Cuelgan esteladas de las viejas iglesias de piedra como banderas sudistas antes de que cayera Dixieland y se dibuja un paisaje provenzal bajo el sol calcinante de l’Empordà. Miro los signos tratando de descifrar si he entrado en el Ulster libre pero en Palafrugell resiste en pie el Centre Fraternal donde Josep Plá acudía a su cotidiana tertulia y todo tiene un aire pacífico. Los parroquianos beben vermú y por las noches se encienden en las plazas bombillas a cuyo resguardo juegan los niños y se asombran las familias venidas de la próspera Europa al contemplar la hiedra que crece sobre muros medievales.
Esto es Cataluña y dentro de unos días vendrá el Rey a ser insultado por las masas aunque, tal vez, esta vez también haya aplausos unionistas, quién sabe.
Es mediodía en un pueblo de Cataluña y un CDR ha instalado su puesto en la calle. Venden banderas, mecheros, propaganda separatista, atienden al público mujeres que no dan miedo sino todo lo contrario, sonríen con una sonrisa republicana y franca.
También hay pintadas asegurando que Cataluña es España aunque no son tan numerosas como la cartelería que exige la libertad para los presos políticos y dan la impresión de haber sido hechas a toda prisa, desde una clandestinidad que (por el contrario) sí da miedo.
Hay algo en l’Empordá del verano que relata (y retrata) Call me by your name y este conflicto tiene un aire extraño, con prisioneros que penan en la árida meseta y gambas de Palamós prohibitivamente caras.
Leo en La Vanguardia una carta de Oriol Junqueras y Raül Romeva en la que hablan mucho del amor. Hay que transfomar la rabia en amor, dicen.
Mientras tanto, en las playas se amontonan los cuerpos y para un madrileño resulta sorprendente la devoción por el pollo a l’ast de este pueblo.
Me es imposible sacar una conclusión sobre lo que sucede en esta Cataluña a la que acudo a bañarme en la piscina de una vieja masía reconvertida en hotel rural y también en la playa aunque de la playa huimos espantados ante la capacidad del ser humano para colocar su toalla a unos milímetros de la del prójimo sin cargo de conciencia alguno.
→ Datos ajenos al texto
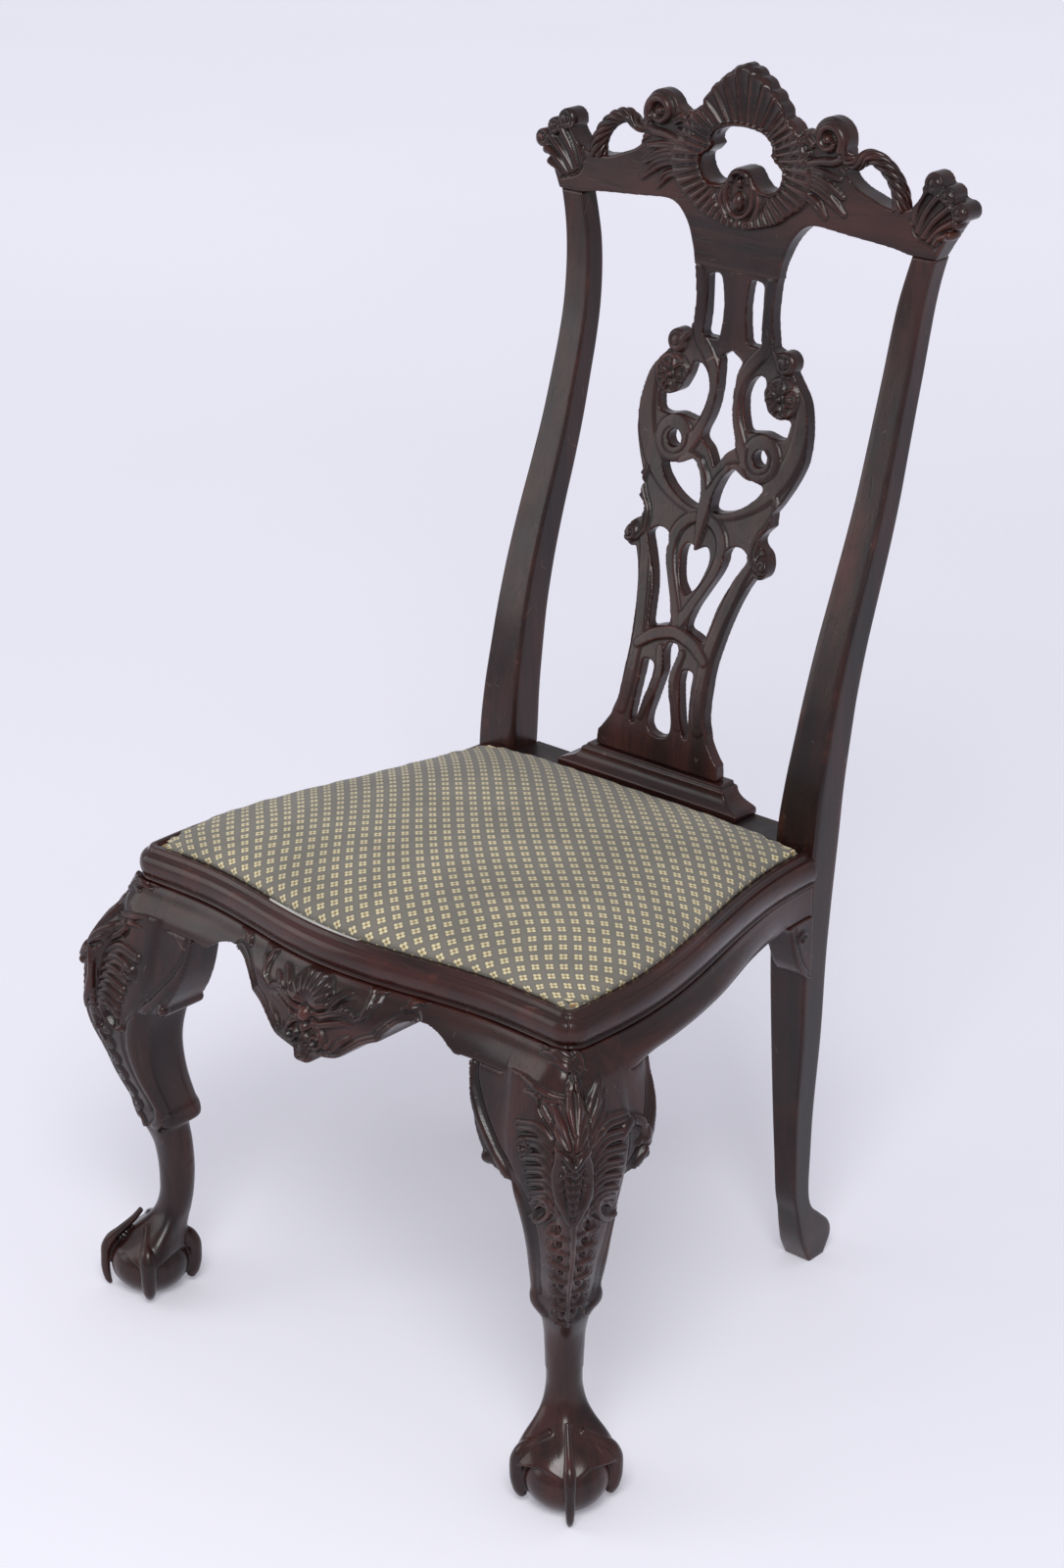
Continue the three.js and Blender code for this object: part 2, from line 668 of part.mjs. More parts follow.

No me ha dado tiempo a acercarme a Ultramort, donde vino Jaime Gil de Biedma a pasar sus últimos días.
El problema catalán es complejo y le piden a Ada Colau la dimisión porque un turista estadounidense fue agredido por unos manteros, lo cual me parece una exageración teniendo en cuenta la cantidad de cosas que ocurren en una ciudad, todos los sucesos y broncas y amores y desamores de los cuales no puede culparse al ayuntamiento, digo yo. O no en todos los casos.
Ha habido tormenta esta noche y ladran los perros, hay relámpagos que espantan a las lechuzas, leo El cuaderno gris de Plá y me fascina esta furia que casi nos rompió en dos, provocando una fiebre de banderas rojigualdas en los balcones de Madrid.
Ojalá, como piden Junqueras y Romeva, sea este el verano del amor y dejemos atrás una pelea que sólo nos traerá desesperanza.
Y si viene la República, bienvenida sea, pero no sólo para los catalanes, qué caramba.